By Ordinal Multiplication by One, it follows that $1 \le z$.

By Union of Ordinals is Least Upper Bound, it follows that $z$ is the least upper bound of $\set {v : \paren {y \times v} \le x}$.

Take any $u \in z$.

Then $u \in v$ for some $\paren {y \times v} \le x$

But then, by Membership is Left Compatible with Ordinal Multiplication, it follows that $\paren {y \times u} \le x$.

So $z$ is a transitive subset of $\On$ and therefore, it is an ordinal.

Since $z \ne 0$, then by the definition of limit ordinal, then $z = u^+$ for some $u$ or $z$ is a limit ordinal.

Suppose $z = u^+$.

Then $u < z$ and $y \times u \le x$.

Moreover, $u < v$ for some $y \times v \le x$.

This means that $v \not < z$ by No Natural Number between Number and Successor.

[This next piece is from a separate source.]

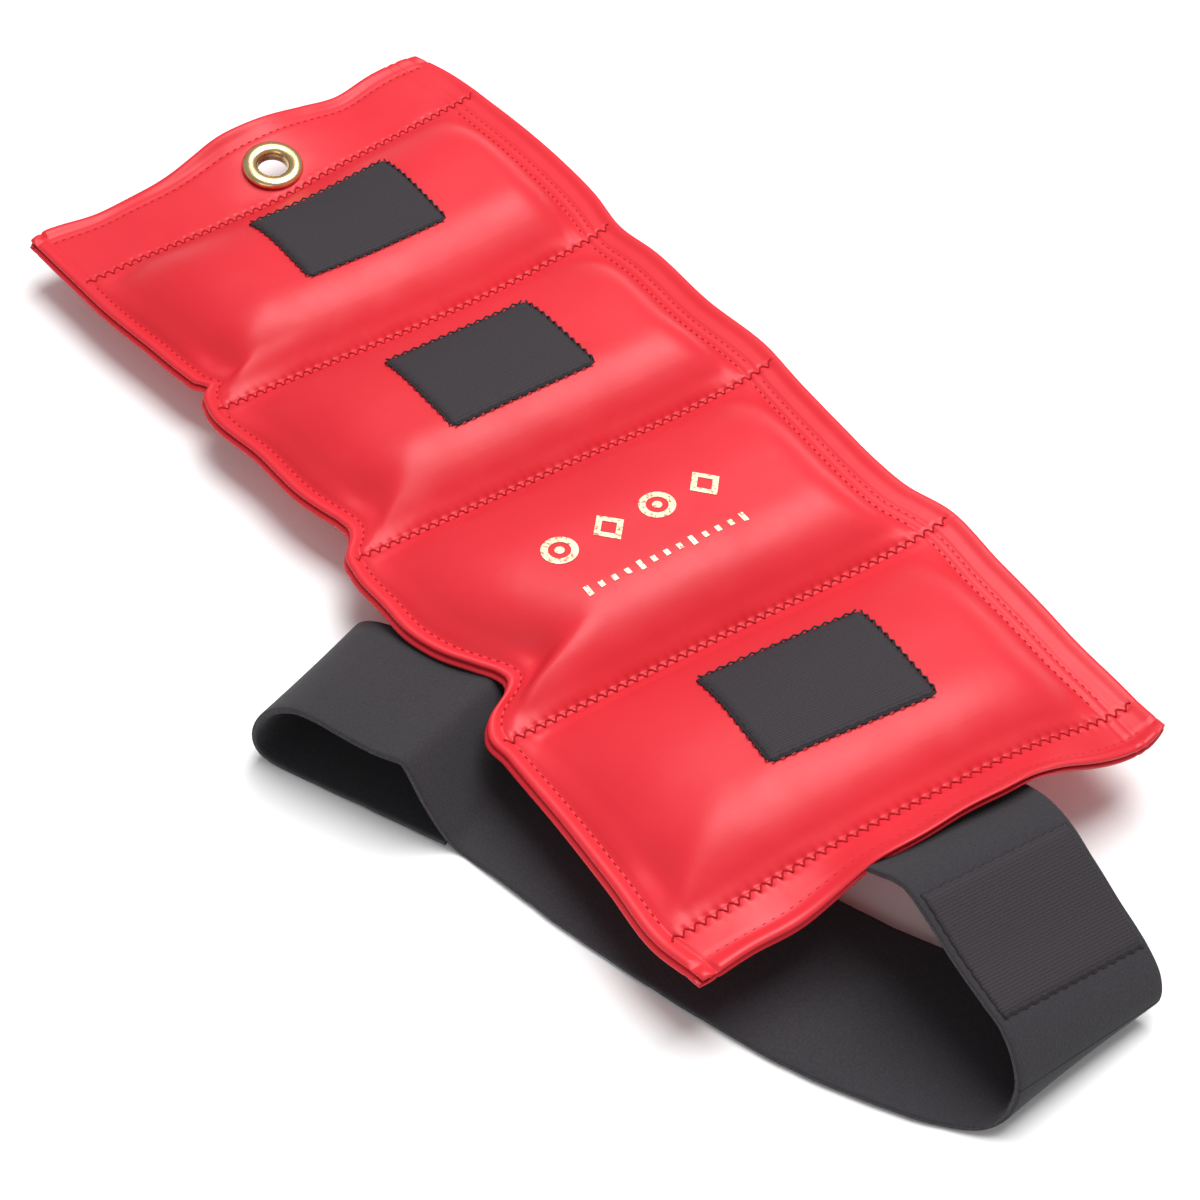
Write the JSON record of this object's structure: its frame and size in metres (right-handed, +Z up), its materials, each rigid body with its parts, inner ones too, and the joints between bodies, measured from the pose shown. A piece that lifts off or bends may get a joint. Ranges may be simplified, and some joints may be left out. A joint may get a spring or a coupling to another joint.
{
  "type": "ankle cuff weight",
  "caption": "Soft ankle cuff weight: shot-filled vinyl pockets joined by zigzag seams, hook tape patches, a brass grommet and a folded-back laminate strap.",
  "frame": {"origin": "bottom centre of the whole object's box", "axes": "+X along the cuff from the header to the tail, +Y across it, +Z up"},
  "size_m": [0.4508, 0.2104, 0.0426],
  "materials": {
    "vinyl": "glossy red vinyl-coated fabric with soft wrinkles",
    "thread": "dark red zigzag stitching",
    "shot": "loose steel shot",
    "brass": "polished pale brass",
    "hook_tape": "woven nylon hook tape, matt",
    "strap": "matt dark grey foam laminate faced with loop fabric"
  },
  "bodies": {
    "pocket_1": {"front_cover_1": "vinyl", "back_cover_1": "vinyl", "shot_fill_1": "shot", "hook_patch_1": "hook_tape", "seam_0": "thread"},
    "pocket_2": {"front_cover_2": "vinyl", "back_cover_2": "vinyl", "shot_fill_2": "shot", "hook_patch_2": "hook_tape", "seam_1": "thread"},
    "pocket_3": {"front_cover_3": "vinyl", "back_cover_3": "vinyl", "shot_fill_3": "shot", "seam_2": "thread", "seam_3": "thread"},
    "pocket_4": {"front_cover_4": "vinyl", "back_cover_4": "vinyl", "shot_fill_4": "shot", "hook_patch_4": "hook_tape", "seam_4": "thread"},
    "header": {"header_front_sheet": "vinyl", "header_back_sheet": "vinyl", "grommet_eyelet": "brass", "grommet_washer": "brass"},
    "tail": {"tail_front_sheet": "vinyl", "tail_back_sheet": "vinyl", "strap_root": "strap"},
    "strap_upper": {"strap_upper_run": "strap", "strap_hook_patch": "hook_tape"},
    "strap_bend": {"strap_bend": "strap"},
    "strap_floor_run": {"strap_floor_run": "strap"},
    "strap_rise": {"strap_rise": "strap"},
    "strap_top_run": {"strap_top_run": "strap"},
    "strap_fold": {"strap_fold": "strap"},
    "strap_free_end": {"strap_free_end": "strap"}
  },
  "joints": [
    {"name": "header_fold", "type": "hinge", "parent": "pocket_1", "child": "header", "pos_m": [-0.19094, 0.01718, 0.015], "axis": [0.0629, -0.998, 0], "range_deg": [-45, 75]},
    {"name": "seam_1_fold", "type": "hinge", "parent": "pocket_2", "child": "pocket_1", "pos_m": [-0.10794, 0.01718, 0.0155], "axis": [0.024, -0.9997, 0], "range_deg": [-60, 64]},
    {"name": "seam_2_fold", "type": "hinge", "parent": "pocket_3", "child": "pocket_2", "pos_m": [-0.02314, 0.01718, 0.0175], "axis": [-0.012, -0.9999, 0], "range_deg": [-60, 64]},
    {"name": "seam_3_fold", "type": "hinge", "parent": "pocket_3", "child": "pocket_4", "pos_m": [0.06286, 0.01718, 0.02], "axis": [0.025, 0.9997, 0], "range_deg": [0, 70]},
    {"name": "tail_fold", "type": "hinge", "parent": "pocket_4", "child": "tail", "pos_m": [0.14606, 0.01718, 0.027], "axis": [0.0489, 0.9988, 0], "range_deg": [-60, 0]},
    {"name": "strap_crest", "type": "hinge", "parent": "tail", "child": "strap_upper", "pos_m": [0.17506, 0.02218, 0.0383], "axis": [0, 0.9925, -0.1219], "range_deg": [-70, 0]},
    {"name": "strap_bend_top", "type": "hinge", "parent": "strap_upper", "child": "strap_bend", "pos_m": [0.21256, 0.02218, 0.0223], "axis": [0.0172, -0.9847, 0.1736], "range_deg": [0, 75]},
    {"name": "strap_bend_bottom", "type": "hinge", "parent": "strap_bend", "child": "strap_floor_run", "pos_m": [0.20906, 0.00568, 0.0011], "axis": [0.309, -0.9511, 0], "range_deg": [0, 75]},
    {"name": "strap_foot", "type": "hinge", "parent": "strap_floor_run", "child": "strap_rise", "pos_m": [0.06005, -0.05255, 0.0011], "axis": [0.4305, -0.9026, 0], "range_deg": [0, 50]},
    {"name": "strap_crease", "type": "hinge", "parent": "strap_rise", "child": "strap_top_run", "pos_m": [0.0447, -0.05987, 0.0214], "axis": [-0.4186, 0.8776, -0.2334], "range_deg": [0, 60]},
    {"name": "strap_fold_top", "type": "hinge", "parent": "strap_top_run", "child": "strap_fold", "pos_m": [0.01311, -0.07493, 0.0204], "axis": [-0.4138, 0.8676, -0.2756], "range_deg": [0, 85]},
    {"name": "strap_fold_bottom", "type": "hinge", "parent": "strap_fold", "child": "strap_free_end", "pos_m": [0.00589, -0.07838, 0.0011], "axis": [-0.4305, 0.9026, 0], "range_deg": [0, 85]}
  ],
  "couplings": [
    {"joint": "strap_crest", "follows": "seam_3_fold", "ratio": -1},
    {"joint": "strap_bend_bottom", "follows": "strap_bend_top", "ratio": 1},
    {"joint": "strap_foot", "follows": "strap_bend_top", "ratio": 0.66667},
    {"joint": "strap_crease", "follows": "strap_bend_top", "ratio": 0.8},
    {"joint": "strap_fold_top", "follows": "strap_bend_top", "ratio": 1.1333},
    {"joint": "strap_fold_bottom", "follows": "strap_bend_top", "ratio": 1.1333}
  ]
}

By Ordinal Membership is Trichotomy, $z \le v$.

Therefore:

- $y \times z \le x$

Suppose $z \in K_{II}$.

Note that $\forall u \in z: y \times u \le x$ so:

\(\ds y \times z\) | \(=\) | \(\ds \bigcup_{u \mathop \in z} \paren {y \times u}\) | Definition of Ordinal Multiplication | |||||||||||

\(\ds \) | \(\le\) | \(\ds \bigcup_{u \mathop \in z} x\) | Indexed Union Subset | |||||||||||

\(\ds \) | \(=\) | \(\ds x\) | Set Union is Idempotent |

In either case, $y \times z \le x$.

Moreover, suppose that $y \times z^+ \le x$.

Then $z$ is not an upper bound of the set $\set {v : \paren {y \times v} \le x}$, which is a contradiction.

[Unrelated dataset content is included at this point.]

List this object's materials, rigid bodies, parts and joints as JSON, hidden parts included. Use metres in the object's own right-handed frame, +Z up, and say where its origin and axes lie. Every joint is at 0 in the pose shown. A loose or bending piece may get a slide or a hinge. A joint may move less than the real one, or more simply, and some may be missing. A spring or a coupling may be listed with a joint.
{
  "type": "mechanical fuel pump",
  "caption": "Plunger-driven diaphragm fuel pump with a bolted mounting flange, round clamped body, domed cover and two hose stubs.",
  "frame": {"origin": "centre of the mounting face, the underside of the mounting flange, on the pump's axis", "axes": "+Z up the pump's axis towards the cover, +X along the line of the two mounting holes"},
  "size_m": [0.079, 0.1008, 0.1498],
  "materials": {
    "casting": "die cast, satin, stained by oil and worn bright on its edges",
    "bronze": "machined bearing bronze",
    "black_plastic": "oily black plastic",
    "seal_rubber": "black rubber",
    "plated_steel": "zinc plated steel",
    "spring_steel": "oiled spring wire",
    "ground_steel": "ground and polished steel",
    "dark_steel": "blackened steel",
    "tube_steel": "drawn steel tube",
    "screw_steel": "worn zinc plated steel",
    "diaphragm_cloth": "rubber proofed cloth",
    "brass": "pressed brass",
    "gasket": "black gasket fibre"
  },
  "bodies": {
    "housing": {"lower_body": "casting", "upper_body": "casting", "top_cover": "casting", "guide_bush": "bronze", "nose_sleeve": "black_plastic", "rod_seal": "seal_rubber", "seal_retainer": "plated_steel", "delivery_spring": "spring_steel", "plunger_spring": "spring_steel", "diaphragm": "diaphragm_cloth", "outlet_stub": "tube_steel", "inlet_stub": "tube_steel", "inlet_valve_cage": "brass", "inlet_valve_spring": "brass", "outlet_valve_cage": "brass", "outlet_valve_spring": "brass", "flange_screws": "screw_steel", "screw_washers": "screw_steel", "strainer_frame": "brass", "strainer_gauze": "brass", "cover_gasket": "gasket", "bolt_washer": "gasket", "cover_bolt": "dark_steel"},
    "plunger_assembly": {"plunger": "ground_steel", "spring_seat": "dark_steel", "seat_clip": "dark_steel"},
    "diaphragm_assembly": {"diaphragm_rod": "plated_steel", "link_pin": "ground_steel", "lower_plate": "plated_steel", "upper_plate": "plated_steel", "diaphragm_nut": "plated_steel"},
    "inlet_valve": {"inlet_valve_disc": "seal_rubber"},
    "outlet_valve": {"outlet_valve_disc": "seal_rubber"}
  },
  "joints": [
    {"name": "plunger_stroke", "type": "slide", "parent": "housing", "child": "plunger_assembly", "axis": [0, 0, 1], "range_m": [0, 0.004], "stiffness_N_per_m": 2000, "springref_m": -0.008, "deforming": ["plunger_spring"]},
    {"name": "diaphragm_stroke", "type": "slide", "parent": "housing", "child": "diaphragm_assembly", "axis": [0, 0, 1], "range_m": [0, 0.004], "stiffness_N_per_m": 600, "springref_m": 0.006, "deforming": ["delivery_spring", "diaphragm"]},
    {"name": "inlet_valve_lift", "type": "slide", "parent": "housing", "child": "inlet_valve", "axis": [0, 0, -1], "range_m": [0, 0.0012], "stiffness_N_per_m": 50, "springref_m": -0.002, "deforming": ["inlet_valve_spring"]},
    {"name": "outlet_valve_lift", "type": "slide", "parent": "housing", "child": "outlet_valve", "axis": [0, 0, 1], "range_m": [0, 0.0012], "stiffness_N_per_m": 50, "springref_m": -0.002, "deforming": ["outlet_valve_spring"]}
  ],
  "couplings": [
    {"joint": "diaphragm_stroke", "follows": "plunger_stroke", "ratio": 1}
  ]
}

So $\paren {y \times z} + w = x$ for some $w \in y$ by Ordinal Subtraction when Possible is Unique.

### Uniqueness of $z$ and $w$

Suppose that $\paren {y \times z_1} + w_1 = x$ for some $w_1 \in y$.

Suppose that $\paren {y \times z_2} + w_2 = x$ for some $w_2 \in y$.

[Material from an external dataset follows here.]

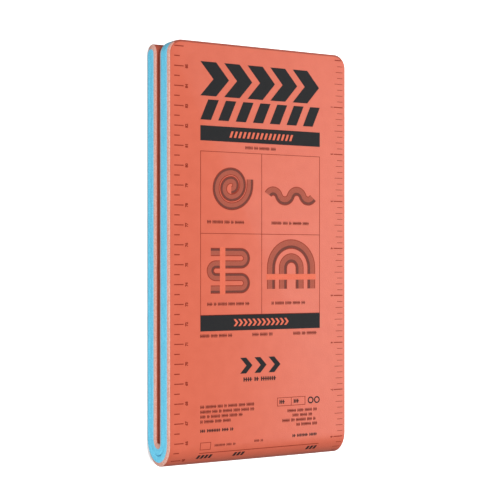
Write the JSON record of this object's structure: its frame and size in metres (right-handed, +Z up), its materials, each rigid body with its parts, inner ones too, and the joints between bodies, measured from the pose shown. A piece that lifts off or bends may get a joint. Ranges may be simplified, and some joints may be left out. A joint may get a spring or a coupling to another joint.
{
  "type": "aluminium foam splint",
  "caption": "Flat foam splint strip, orange on the printed side and blue on the other, folded over on itself twice into a long flat pack with rounded bends and free ends.",
  "frame": {"origin": "middle of the face that the pack rests on, below the centre of its box", "axes": "+Y along the folded panels towards the free ends, +Z up out of the printed front panel, X across the strip"},
  "size_m": [0.108, 0.216, 0.026],
  "materials": {
    "orange_foam": "matt closed-cell foam, orange, slightly paler on the cut rims",
    "blue_foam": "matt closed-cell foam, light blue",
    "ink": "flat dark printing ink on the orange foam",
    "ruler_ink": "thin dark red-brown printing ink on the orange foam"
  },
  "bodies": {
    "root": {"orange_foam": "orange_foam", "blue_foam": "blue_foam"}
  },
  "joints": []
}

Then for both $z = z_1$ and $z = z_2$, the following inequality is established:

\(\ds y \times z\) | \(\le\) | \(\ds x\) | Ordinal is Less than Sum | |||||||||||

\(\ds \) | \(<\) | \(\ds \left({ y \times z }\right) + y\) | Membership is Left Compatible with Ordinal Addition | |||||||||||

\(\ds \) | \(=\) | \(\ds y \times z^+\) | Definition of Ordinal Multiplication |

It follows that $y \times z_1 < y \times z_2^+$ and $y \times z_2 < y \times z_1^+$.

By Membership is Left Compatible with Ordinal Multiplication, $z_1 < z_2^+$ and $z_2 < z_1^+$.

\(\ds z_1 < z_2^+\) | \(\leadsto\) | \(\ds z_1 < z_2 \lor z_1 = z_2\) | Definition of Successor Set | |||||||||||

\(\ds \) | \(\leadsto\) | \(\ds z_1 \le z_2\) | ||||||||||||

\(\ds z_2 < z_1^+\) | \(\leadsto\) | \(\ds z_2 \le z_1\) | Definition of Successor Set | |||||||||||

\(\ds \) | \(\leadsto\) | \(\ds z_1 = z_2\) | Definition 2 of Set Equality |

Therefore $z$ is unique.

Since $z$ is unique, then $w$ is unique by Ordinal Subtraction when Possible is Unique.

$\blacksquare$

## Sources

- 1971: Gaisi Takeuti and Wilson M. Zaring:
*Introduction to Axiomatic Set Theory*: $\S 8.27$